Monitoring and Alerting

Crucial metrics to monitor include:

Redis Latency: PING time, ZADD latency.
Redis Memory Usage: Track overall memory and per-key usage.
Ingestion Service Throughput: Requests per second (RPS) handled by the ingestion service.
Ingestion Service Error Rate: Monitor 4xx and 5xx HTTP responses.
Batching Worker Lag: How far behind the worker is from processing the latest data. Check the age of the data being processed.
Database Write Performance: Monitor insert latency and throughput in the target database.
Redis TTL Expirations: Alert if keys are expiring before being processed.

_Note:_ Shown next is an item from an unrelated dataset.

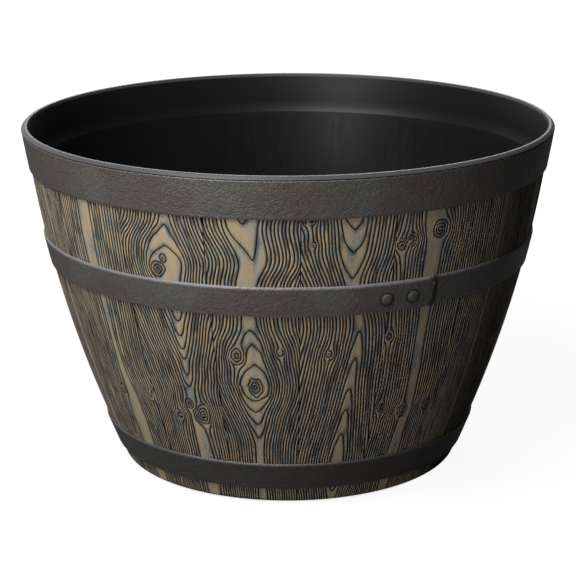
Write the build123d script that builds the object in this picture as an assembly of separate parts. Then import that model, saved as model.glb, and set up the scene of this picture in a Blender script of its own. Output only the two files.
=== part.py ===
from build123d import *
import os
from math import asin, cos, degrees, hypot, radians, sin, sqrt, tan

# Half-barrel planter: an inner pot with a lip, a ring of staves on its outside and three hoops.
# Origin at the centre of the base, +Z up, the front is -Y. Millimetres and degrees.

# Whole planter
rim_d = 520.0
height = 338.0
fit_gap = 0.3  # between a piece and its seat

# Line of the staves, from the top hoop down
stave_slope = 8.6  # lean of the side just under the top hoop
bow_radius = 1155.0  # of the curved part of the side
straight_h = 46.0  # below this height the side runs straight
foot_radius = 8.0  # rounded foot corner
foot_lift = 1.0  # staves stay this far off the ground

# Staves
stave_count = 18
stave_t = 2.6
seam_gap = 0.6
first_seam = 2.5  # from the front towards +X
tuck = 4.0  # of the stave's tongue behind the top hoop
tongue_t = 1.2
tongue_h = 7.0

# Hoops
hoop_t = 1.8
hoop_slope = 9.6  # lean of the top hoop's face
top_hoop_h = 36.0
middle_hoop_h = 29.0
middle_hoop_drop = 104.0  # from the lip to its upper edge
bottom_hoop_h = 29.0
bottom_hoop_rise = 17.5  # from the ground to its lower edge
bevel_h = 3.5
bevel_in = 1.3
edge_break = 0.5

# Lap of the middle hoop and its rivets
lap_end = 32.8  # from the front towards +X
lap_length = 76.0
joggle_length = 44.0
lap_gap = 0.1  # between the two layers
lap_corner = 6.0
rivet_inset = 22.0  # from the lap's end to the first rivet
rivet_pitch = 26.0
rivet_head_d = 11.5
rivet_head_h = 2.2
rivet_shank_d = 5.0
rivet_gap = 0.05

# Pot
pot_wall = 2.4
band_wall = 3.4  # behind the top hoop
lip_w = 5.7
lip_h = 4.0
lip_bevel = 3.0
ledge_drop = 41.0  # from the lip to the ledge inside
cove_h = 13.0
floor_t = 3.0
floor_rise = 12.0  # of the floor's underside
ring_w = 5.0  # of the foot ring
ring_draft = 3.0

# Drain and its plug
drain_d = 24.0
plug_clearance = 0.1
plug_head_d = 36.0
plug_head_h = 3.5
plug_stem_h = 6.5
plug_taper = 0.6
plug_grip_d = 14.0
plug_grip_h = 12.0
plug_round = 1.2

# Levels and radii that follow from the sizes above
rim_r = rim_d / 2
lip_under = height - lip_h
shoulder_z = lip_under - top_hoop_h
hoop_low_r = rim_r - top_hoop_h * tan(radians(hoop_slope))
shoulder_r = hoop_low_r - hoop_t - fit_gap
stave_back = stave_t + fit_gap
tongue_back = tongue_t + fit_gap
pot_inside = stave_back + pot_wall
stave_top = shoulder_z + tuck
rebate_z = stave_top - tongue_h

# Bow of the side: slopes at its two ends, centre in (radius, height)
slope_high = radians(stave_slope)
slope_low = asin(sin(slope_high) + (shoulder_z - straight_h) / bow_radius)
bow_r = shoulder_r - bow_radius * cos(slope_high)
bow_z = shoulder_z + bow_radius * sin(slope_high)

# Centre of the foot corner: foot_radius inside the straight part, just above the ground
foot_z = foot_lift + foot_radius
line_r = bow_r + bow_radius * cos(slope_low)
foot_r = line_r - (straight_h - foot_z) * tan(slope_low) - foot_radius / cos(slope_low)

# Floor of the pot
floor_top = floor_rise + floor_t
ring_r = foot_r - fit_gap


def closed_face(*runs):
    """Face in the XZ plane. A run is a point, a line of 2 points or an arc of 3; lines close the gaps."""
    edges = []
    for run, after in zip(runs, runs[1:] + runs[:1]):
        points = [(r, 0, z) for r, z in run]
        if len(points) == 2:
            edges.append(Edge.make_line(*points))
        if len(points) == 3:
            edges.append(Edge.make_three_point_arc(*points))
        if hypot(run[-1][0] - after[0][0], run[-1][1] - after[0][1]) > 1e-6:
            edges.append(Edge.make_line(points[-1], (after[0][0], 0, after[0][1])))
    return Face(Wire(edges))


def turn(run):
    """Angle about Z at which a place lies, given in degrees from the front towards +X."""
    return run - 90


def side_r(z, inset=0.0):
    """Radius of the staves' outer face at height z, or of a line that lies inset inside it."""
    radius = bow_radius - inset
    bow_end = bow_z - radius * sin(slope_low)
    if z > bow_end:
        return bow_r + sqrt(radius**2 - (z - bow_z) ** 2)
    return bow_r + radius * cos(slope_low) - (bow_end - z) * tan(slope_low)


def side_lean(z, inset=0.0):
    """Lean of that line at height z, in degrees from upright."""
    return degrees(min(slope_low, asin((bow_z - z) / (bow_radius - inset))))


def side(inset, low, high):
    """Runs of that line from height low up to high: the straight part, then the bow."""
    bow_end = bow_z - (bow_radius - inset) * sin(slope_low)
    start = max(low, bow_end)
    runs = []
    if low < bow_end:
        runs.append([(side_r(low, inset), low), (side_r(min(high, bow_end), inset), min(high, bow_end))])
    if high > bow_end:
        runs.append([(side_r(z, inset), z) for z in (start, (start + high) / 2, high)])
    return runs


def foot(inset):
    """Foot corner at that inset, from its lowest point up to the straight side."""
    radius = foot_radius - inset
    angles = [radians(-90), (radians(-90) - slope_low) / 2, -slope_low]
    return [(foot_r + radius * cos(a), foot_z + radius * sin(a)) for a in angles]


def foot_top(inset):
    return foot(inset)[-1][1]


def down(runs):
    return [run[::-1] for run in runs[::-1]]


def hoop_face_r(z):
    """Outer face of the top hoop, a plain cone that meets the lip."""
    return rim_r - (lip_under - z) * tan(radians(hoop_slope))


def pot():
    ledge = (side_r(height - ledge_drop, pot_inside), height - ledge_drop)
    cove_top_z = ledge[1] + cove_h
    cove_top = (hoop_face_r(cove_top_z) - hoop_t - fit_gap - band_wall, cove_top_z)
    lip_in = (rim_r - lip_w, height)
    lean = (cove_top[0] - lip_in[0], cove_top[1] - lip_in[1])
    cove = TangentArc(cove_top, ledge, tangent=lean)
    cove_mid = (cove @ 0.5).X, (cove @ 0.5).Y
    gutter_z = foot(pot_inside)[0][1]
    wall_low = foot(stave_back)[0][1]
    ring_in = ring_r - ring_w
    back_low = stave_top + fit_gap
    section = closed_face(
        [(drain_d / 2, floor_rise), (ring_in - ring_draft, floor_rise)],
        [(ring_in, 0), (ring_r, 0)],
        [(ring_r, wall_low)],
        foot(stave_back),
        *side(stave_back, foot_top(stave_back), rebate_z + fit_gap),
        *side(tongue_back, rebate_z + fit_gap, back_low),
        [(hoop_face_r(back_low) - hoop_t - fit_gap, back_low), (rim_r - hoop_t - fit_gap, lip_under)],
        [(rim_r, lip_under), (rim_r, height - lip_bevel)],
        [(rim_r - lip_bevel, height), lip_in],
        [cove_top, cove_mid, ledge],
        *down(side(pot_inside, foot_top(pot_inside), ledge[1])),
        foot(pot_inside)[::-1],
        [(ring_in + pot_wall, gutter_z), (ring_in - ring_draft + pot_wall, floor_top)],
        [(drain_d / 2, floor_top)],
    )
    return revolve(section, Axis.Z, 360)


def stave(index):
    """One stave: a bowed panel with a tongue at its top and a foot that curls under the pot's corner."""
    section = closed_face(
        foot(0),
        *side(0, foot_top(0), stave_top),
        *down(side(tongue_t, rebate_z, stave_top)),
        *down(side(stave_t, foot_top(stave_t), rebate_z)),
        foot(stave_t)[::-1],
    )
    pitch = 360 / stave_count
    seam = degrees(seam_gap / side_r(stave_top))
    panel = revolve(section, Axis.Z, pitch - seam)
    return Rot(0, 0, turn(first_seam + index * pitch + seam / 2)) * panel


def top_hoop():
    low_r = hoop_face_r(shoulder_z)
    section = closed_face(
        [(low_r - hoop_t, shoulder_z), (low_r - edge_break, shoulder_z)],
        [(hoop_face_r(shoulder_z + edge_break), shoulder_z + edge_break), (rim_r, lip_under)],
        [(rim_r - hoop_t, lip_under)],
    )
    return revolve(section, Axis.Z, 360)


def hoop_section(low, high):
    """Section of a hoop on the staves, with a bevel along its upper edge and a small break below."""
    back = -fit_gap
    face = -fit_gap - hoop_t
    return closed_face(
        *side(back, low, high),
        [(side_r(high, face) - bevel_in, high)],
        *down(side(face, low + edge_break, high - bevel_h)),
        [(side_r(low, face) - edge_break, low)],
    )


def bottom_hoop():
    return revolve(hoop_section(bottom_hoop_rise, bottom_hoop_rise + bottom_hoop_h), Axis.Z, 360)


# Middle hoop: a strip whose outer end steps out over its inner end
middle_high = height - middle_hoop_drop
middle_low = middle_high - middle_hoop_h
middle_mid = (middle_high - bevel_h + middle_low) / 2  # of the flat face, below the bevel
strip_r = side_r(middle_mid, -fit_gap - hoop_t)
lap_rise = hoop_t + lap_gap
lap_angle = degrees(lap_length / strip_r)
joggle_angle = degrees(joggle_length / strip_r)
lap_start = lap_end - lap_angle
face_slope = side_lean(middle_mid, -fit_gap - hoop_t)


def off_axis(section, shift, start, sweep):
    """Section turned through sweep about an upright axis that lies shift behind the planter's own."""
    moved = revolve(Pos(shift, 0, 0) * section, Axis.Z, sweep)
    return Rot(0, 0, start) * Pos(-shift, 0, 0) * moved


def lap_place(along, z, r):
    """Frame on the lap's face, along mm before its end: x outwards, z up the face."""
    return Rot(0, 0, turn(lap_end - degrees(along / strip_r))) * Pos(r, 0, z) * Rot(0, face_slope, 0)


def rivet_places():
    r = strip_r + lap_rise
    return [lap_place(rivet_inset + i * rivet_pitch, middle_mid, r) for i in range(2)]


def middle_hoop():
    section = hoop_section(middle_low, middle_high)
    # The step out is two arcs of equal turn that meet smoothly: one flatter, one tighter than the hoop
    half = radians(joggle_angle) / 2
    bend = 1 - cos(2 * half)
    shift = (2 * lap_rise + sqrt(4 * lap_rise**2 - 2 * bend * lap_rise**2)) / (2 * bend)
    ring_sweep = 360 - joggle_angle
    lifted = Pos(lap_rise, 0, 0) * section
    ring = Rot(0, 0, turn(lap_start)) * revolve(section, Axis.Z, ring_sweep)
    out = off_axis(section, shift, turn(lap_start - joggle_angle), degrees(half))
    back = off_axis(lifted, -shift, turn(lap_start), -degrees(half))
    lap = Rot(0, 0, turn(lap_start)) * revolve(lifted, Axis.Z, lap_angle)
    hoop = ring + out + back + lap
    for z in (middle_low, middle_high):
        corner = lap_place(0, z, side_r(z, -fit_gap - hoop_t) + lap_rise)
        hoop -= corner * Rot(45, 0, 0) * Box(2 * hoop_t, lap_corner, lap_corner)
    for place in rivet_places():
        hole = Rot(0, 90, 0) * Cylinder(rivet_shank_d / 2 + rivet_gap, 8 * hoop_t)
        hoop -= place * hole
    return hoop


def lap_rivets():
    """Two low domed rivets through both layers of the lap, each a separate solid."""
    head_r = rivet_head_d / 2
    shank_r = rivet_shank_d / 2
    dome_r = (head_r**2 + rivet_head_h**2) / (2 * rivet_head_h)
    half = asin(head_r / dome_r) / 2
    dome_mid = (dome_r * sin(half), rivet_head_h - dome_r + dome_r * cos(half))
    section = closed_face(
        [(0, -lap_rise - hoop_t - rivet_gap), (shank_r, -lap_rise - hoop_t - rivet_gap)],
        [(shank_r, 0)],
        [(head_r, 0), dome_mid, (0, rivet_head_h)],
    )
    rivet = Pos(rivet_gap, 0, 0) * Rot(0, 90, 0) * revolve(section, Axis.Z, 360)
    return Compound([(place * rivet).solid() for place in rivet_places()])


def drain_plug():
    """Rubber plug that sits in the drain from inside the pot, with a grip to pull it by."""
    stem_r = drain_d / 2 - plug_clearance
    head_top = floor_top + plug_head_h
    grip_r = plug_grip_d / 2
    section = closed_face(
        [(0, floor_top - plug_stem_h), (stem_r - plug_taper, floor_top - plug_stem_h)],
        [(stem_r, floor_top - floor_t), (stem_r, floor_top)],
        [(plug_head_d / 2, floor_top)],
        [(plug_head_d / 2, head_top - plug_round), (plug_head_d / 2 - plug_round, head_top)],
        [(grip_r - plug_round, head_top), (grip_r - plug_round, head_top + plug_grip_h / 2)],
        [(grip_r, head_top + plug_grip_h - 2 * plug_round), (grip_r, head_top + plug_grip_h - plug_round)],
        [(grip_r - plug_round, head_top + plug_grip_h), (0, head_top + plug_grip_h)],
    )
    return revolve(section, Axis.Z, 360)


parts = {
    "pot": pot(),
    "top_hoop": top_hoop(),
    "middle_hoop": middle_hoop(),
    "bottom_hoop": bottom_hoop(),
    "lap_rivets": lap_rivets(),
    "drain_plug": drain_plug(),
}
for index in range(stave_count):
    parts[f"stave_{index + 1:02d}"] = stave(index)

os.makedirs("parts", exist_ok=True)
for name, shape in parts.items():
    export_step(shape, f"parts/{name}.step")
    print(name, "solids", len(shape.solids()), "volume", round(shape.volume / 1000, 1), "cm3")
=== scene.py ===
# %% [markdown]
# This lesson dresses a half-barrel planter. The real one is moulded resin made to look like an old cask:
# bowed staves with deeply carved grain, three hammered hoops and a smooth black pot inside. The form is
# already there as a CAD frame in metres, with the front towards -Y, so this file only makes surfaces and
# their finish.

# %% Load the frame
from collections import namedtuple
from math import asin, atan2, cos, degrees, hypot, pi, radians, sin, tau

import bmesh
import bpy
import numpy as np
from mathutils import Matrix, Vector


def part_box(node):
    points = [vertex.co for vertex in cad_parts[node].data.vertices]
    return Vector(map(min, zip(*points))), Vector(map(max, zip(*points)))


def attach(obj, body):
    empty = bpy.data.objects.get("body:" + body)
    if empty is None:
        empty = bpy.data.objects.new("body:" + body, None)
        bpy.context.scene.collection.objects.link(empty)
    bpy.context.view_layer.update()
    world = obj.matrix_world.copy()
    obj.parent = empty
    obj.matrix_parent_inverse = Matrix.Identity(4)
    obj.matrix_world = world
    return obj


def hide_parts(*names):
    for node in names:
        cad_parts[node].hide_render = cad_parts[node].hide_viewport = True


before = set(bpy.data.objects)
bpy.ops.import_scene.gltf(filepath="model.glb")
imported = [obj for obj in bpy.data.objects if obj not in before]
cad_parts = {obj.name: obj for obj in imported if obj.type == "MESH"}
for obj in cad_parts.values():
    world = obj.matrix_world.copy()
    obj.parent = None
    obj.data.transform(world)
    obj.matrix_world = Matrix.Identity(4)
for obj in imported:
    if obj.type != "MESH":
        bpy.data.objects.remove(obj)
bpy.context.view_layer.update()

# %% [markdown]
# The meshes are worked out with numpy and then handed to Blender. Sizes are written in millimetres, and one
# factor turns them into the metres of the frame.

mm = 0.001
scene = bpy.context.scene

# %% [markdown]
# Colours are written as sRGB hex, the way a paint chart or a picture editor gives them. Blender's shaders
# work in linear light, so one function turns the one into the other and every material below uses it.

# %% Colour from a hex value
def paint(code):
    """Linear RGBA of an sRGB colour such as "8a7456"."""
    channels = [int(code[i : i + 2], 16) / 255 for i in (0, 2, 4)]
    return (*[c / 12.92 if c <= 0.04045 else ((c + 0.055) / 1.055) ** 2.4 for c in channels], 1.0)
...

Implement alerts for high latency, high error rates, low throughput on the ingestion service, and significant processing lag on the worker.

Conclusion

By offloading high-frequency click tracking writes to Redis, we decouple the immediate ingestion of events from the slower, persistent storage process. This architecture significantly improves the performance and scalability of the click tracking system, allowing it to handle massive volumes of traffic without becoming a bottleneck. The use of asynchronous processing and a robust in-memory buffer like Redis is a proven pattern for handling high-velocity data streams in enterprise applications.